The folks who brought you the Bay of Pigs (oops), the Iraqi coup that lead to the rise of Saddam Hussein (sorry), who failed to anticipate the Iranian Revolution in 1979 ("We were just plain asleep," said the CIA director), and who were responsible for cooking the intelligence before the most recent Iraq War (whoopsies) are not the all-knowing, all-powerful spy agency of Hollywood myth. The thorough, painstaking, on-the-record reporting of Tim Weiner of the New York Times offers an eye-popping portrait of a CIA in which ignorance and arrogance are a fatal flaw.

The perfect book to go back to since the new one is kind of a let down:

I Am Going to be Small by Jeffrey Brown (Top Shelf Productions)

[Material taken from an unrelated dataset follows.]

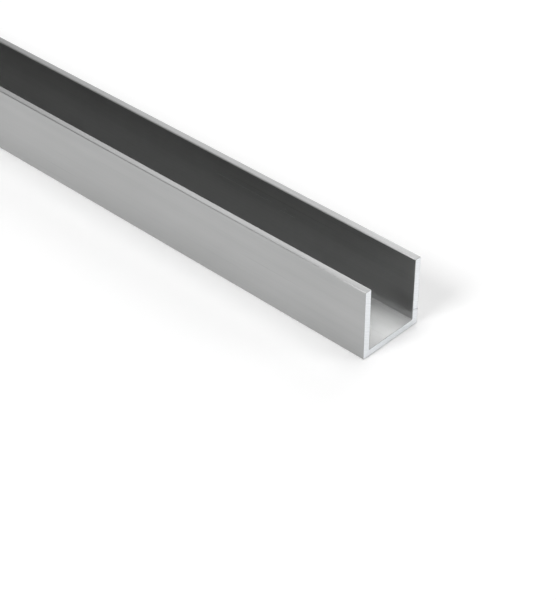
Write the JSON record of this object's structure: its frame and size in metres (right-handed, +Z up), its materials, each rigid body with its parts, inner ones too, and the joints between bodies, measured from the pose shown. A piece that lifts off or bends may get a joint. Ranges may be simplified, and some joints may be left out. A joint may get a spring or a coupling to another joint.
{
  "type": "aluminium U channel",
  "caption": "Straight equal-leg U channel of extruded aluminium, sawn square at both ends, for edging, framing or guiding panels and strips.",
  "frame": {"origin": "middle of the web's outer face, halfway along the length, on the surface that the channel lies on", "axes": "+X along the length, +Y across the width, +Z up from the web to the open side"},
  "size_m": [1, 0.02, 0.02],
  "materials": {
    "aluminium": "satin"
  },
  "bodies": {
    "root": {"u_channel": "aluminium"}
  },
  "joints": []
}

If you don't know who he is, get started with this one. I Am Going to be Small is funny and tender and I-know-exactly-how-he-felt! It's a fat little tome with laughs and tears packed into every page, with plenty of one panel gags so you can pick it up in between the baseball game and the barbeque and renew your faith in how expressive one panel can be.

The perfect book to read when it's light, in August:

Light In August by William Faulkner (Vintage International)

Summer is the best time to read Faulkner, but this is the only of his major novels to expressly require it. While Light In August hasn't attained the same canonization of, say, As I Lay Dying or The Sound and the Fury, nevertheless it's Faulkner at the height of his powers. Focussing again on his fictional Yoknapatawpha County in Mississippi -- a microcosm of the racially-divided, post-Civil War south -- Faulkner chronicles the tragic life of the half-black, half-white criminal Joe Christmas -- a southern microcosm himself. Although Light In August sees Faulkner occasionally losing a grip on his syntax, with adjectives and adverbs cascading through his sinuous, image-soaked sentences, no one before or since locates the reader so vividly, so tangibly. Even the novel's most minor characters speak and breathe with startling clarity. As Joe Christmas pushes toward redemption, the south's history of violence bears down on the present, oppressing the "light" of the novel, and again proving one of the Faulkner's famous maxims: "The past is not dead. In fact, it's not even past."